Apart from this, the deceased's estate contained very little, with most other financial assets held in joint names, or other super proceeds which bypassed the estate.
The proceeds received from insurance policy claims as a result of his/her illness meant that the deceased's financial holdings at the time of death were substantially larger than anticipated at the time his/her will was drafted.
The spouse has received legal advice that if he/she lodges a Deed of Disclaimer, to disclaim his/her entire interest in the estate, the entitlement to the estate will result in the funds being held in trust for the children.
The spouse may enter into a new relationship in the future and wants to protect these funds for the children.
Relevant legislative provisions
Income Tax Assessment Act 1936 - Division 6AA
Income Tax Assessment Act 1936 - Section 102AC
Income Tax Assessment Act 1936 - Section 102AE
Reasons for decision
Division 6AA of the ITAA 1936 ensures that special rates of tax and a lower tax free threshold apply in working out the basic income tax liability on taxable income, other than excepted income, derived by a prescribed person.
A 'prescribed person' is defined in subsection 102AC(1) of the ITAA 1936 to include any person, other than an 'excepted person' (as defined in subsection 102AC(2) of the ITAA 1936), who is under 18 years of age on the last day of the income year.
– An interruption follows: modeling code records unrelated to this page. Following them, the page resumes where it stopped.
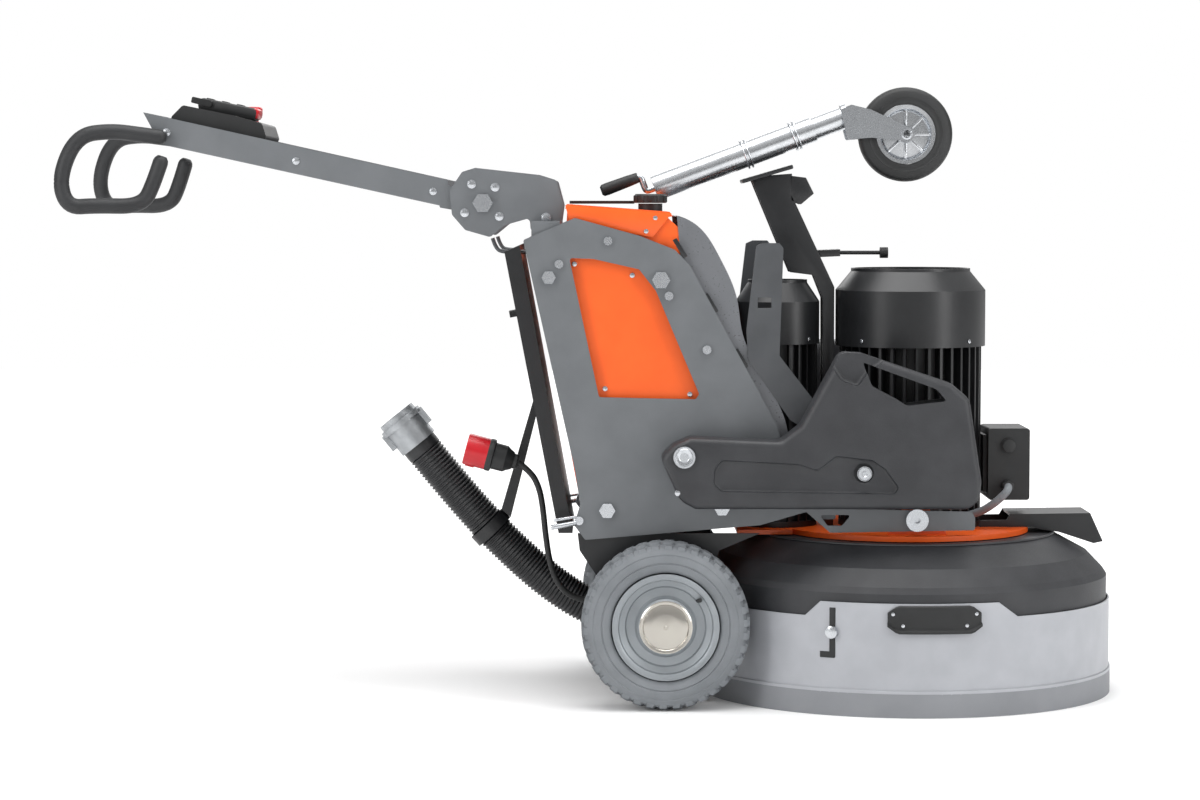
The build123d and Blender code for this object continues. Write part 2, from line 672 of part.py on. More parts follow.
# ---- grey support arms and jockey wheel -----------------------------------------------

SUPPORT = ((321, 897), (335, 903), (366, 903), (374, 893), (367, 683), (432, 599),
           (478, 540), (478, 362), (450, 362), (450, 520), (389, 556), (306, 674), (302, 732))
SUPPORT_HOLE = ((324, 776), (351, 776), (351, 797), (324, 797))
with BuildPart() as support_arms:
    for side in (-1, 1):
        low, high = sorted((side * 217, side * 223))
        add(sheet_plate(SUPPORT, low, high, corner=3))
        add(sheet_plate(SUPPORT_HOLE, low, high), mode=Mode.SUBTRACT)
        low, high = sorted((side * 223, side * (FRAME_Y - FRAME_T)))
        add(sheet_plate(((455, 372), (478, 372), (478, 380), (455, 380)), low, high))
save(support_arms, "support_arms")

ALONG = (math.cos(ARM_SLOPE), 0, math.sin(ARM_SLOPE))
TUBE_START = Vector(127, 0, 1011)  # rear end of the outer tube's axis
TUBE_LONG, INNER_LONG = 340, 405
tube_plane = Plane(origin=TUBE_START, x_dir=(0, 1, 0), z_dir=ALONG)

POST = ((326, 1014), (398, 842), (446, 836), (464, 790), (466, 330), (488, 330), (488, 812),
        (400, 1000), (402, 1040), (318, 1034))
POST_EAR = ((398, 1036), (430, 1032), (446, 1000), (420, 978), (400, 986))
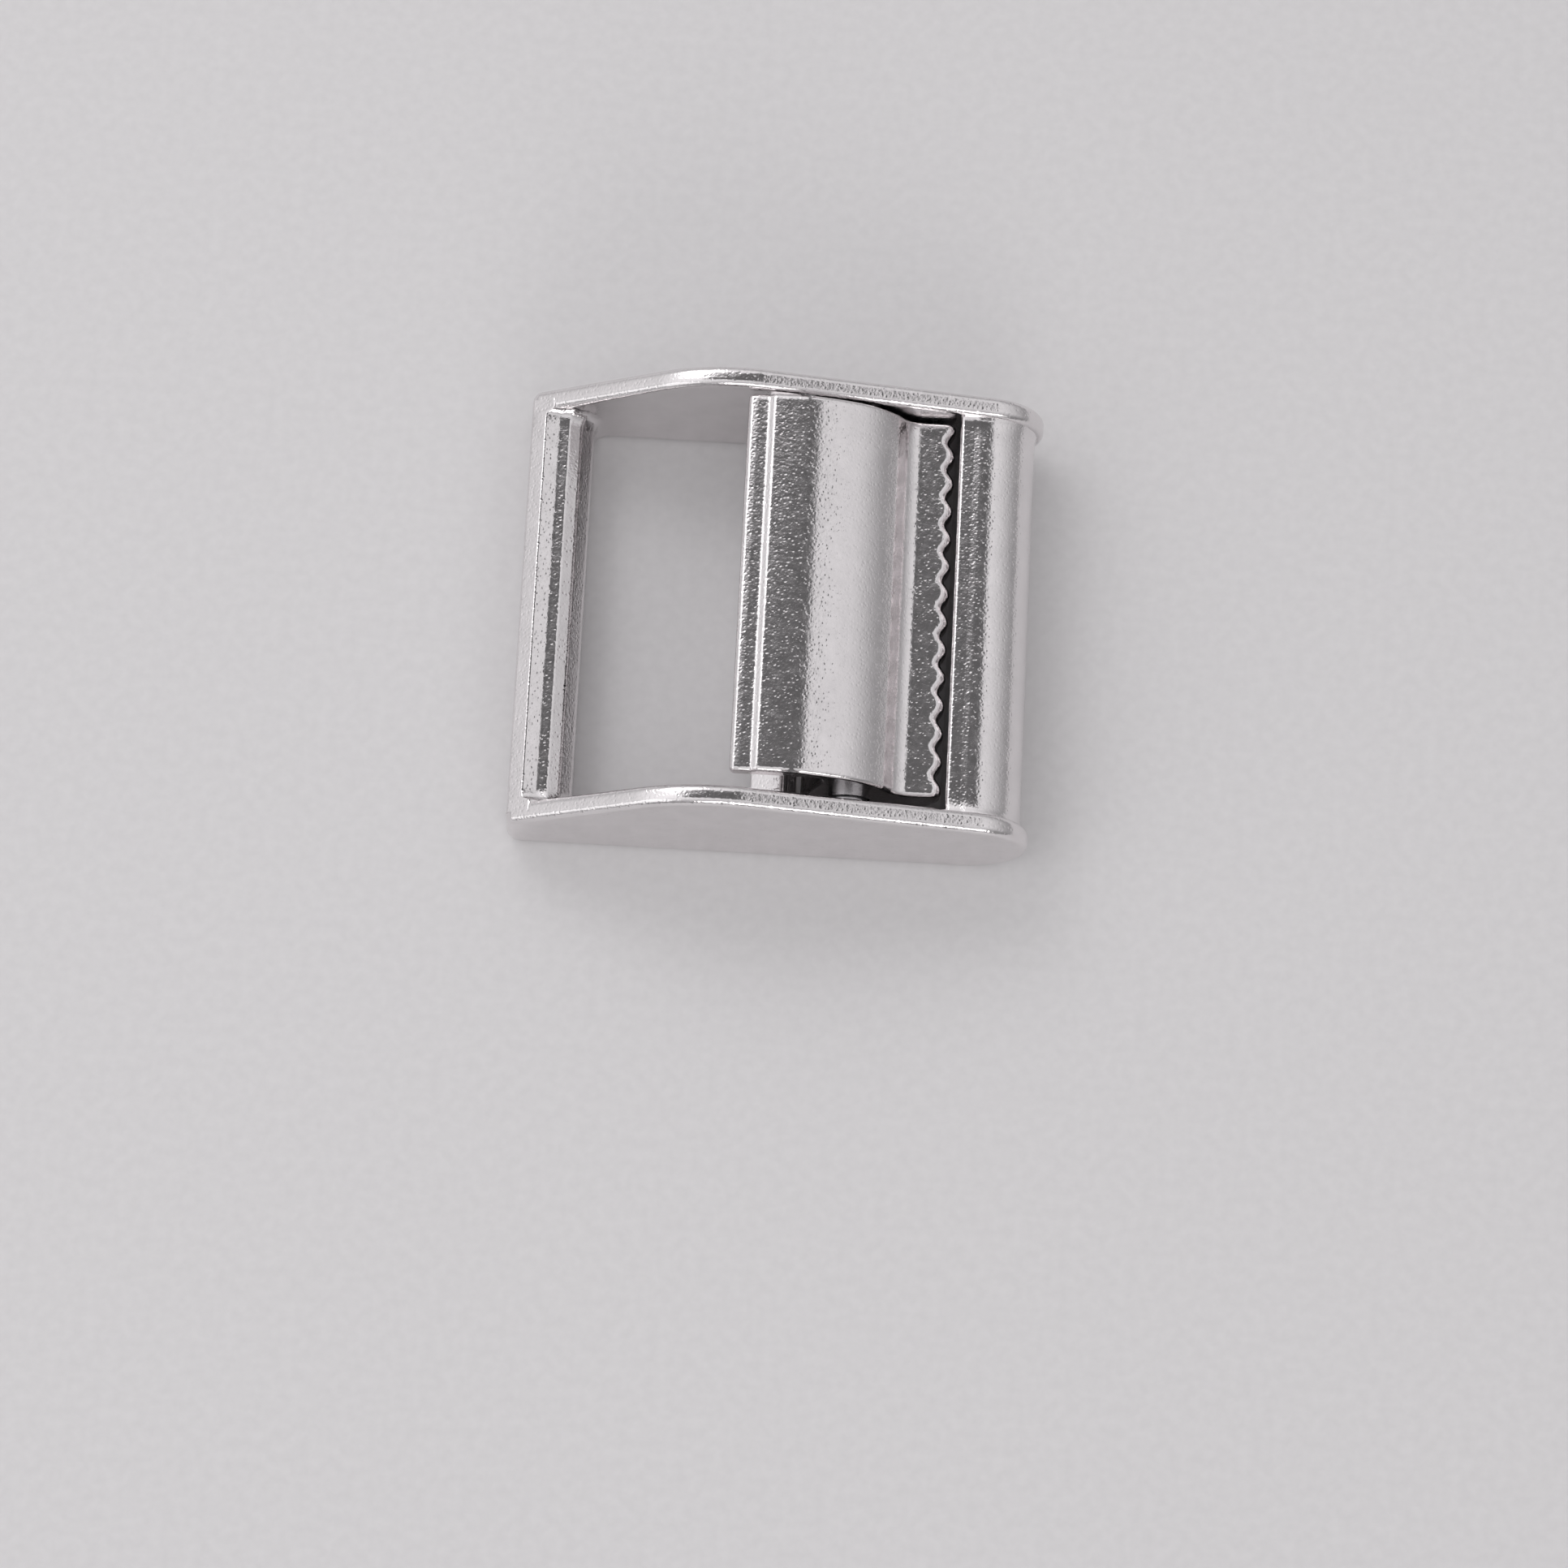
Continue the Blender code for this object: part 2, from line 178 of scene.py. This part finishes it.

In this case, the children are both minors, under 18 years of age, and a prescribed persons for the purposes of subsection 102AC(1) of the ITAA 1936.
As a 'prescribed person', Division 6AA of the ITAA 1936 will apply to so much of their assessable income that is not excepted income (subsection 102AE(1) of the ITAA 1936).
Subsection 102AE(2) of the ITAA 1936 lists the various types of assessable income of a minor which is excepted assessable income. Under this subsection, assessable income derived by a minor from the investment of any property that devolved upon the minor from the estate of a deceased person, is listed as excepted income. (subparagraph 102AE(2)(c)(i) of the ITAA 1936).
In this case, the children will receive an interest in the deceased's estate as a result of the spouse's disclaimer. Any interest income received from of the investment of these funds will be considered excepted assessable income under subsection 102AE(2) of the ITAA 1936. Therefore, Division 6AA of the ITAA 1936 will not apply to the interest income and it will be taxed at ordinary marginal (adult) rates.
We have not fully considered the application of Part IVA of the Income Tax Assessment Act 1936 to the arrangement as you asked us only to rule on the section 102AE aspect.
Part IVA is a general anti-avoidance rule that can apply in certain circumstances if you or another taxpayer obtains a tax benefit in connection with an arrangement and it can be concluded that the arrangement, or any part of it, was entered into or carried out by any person for the dominant purpose of enabling a tax benefit to be obtained. If Part IVA applies, the tax benefit can be cancelled, for example, by disallowing a deduction that was otherwise allowable.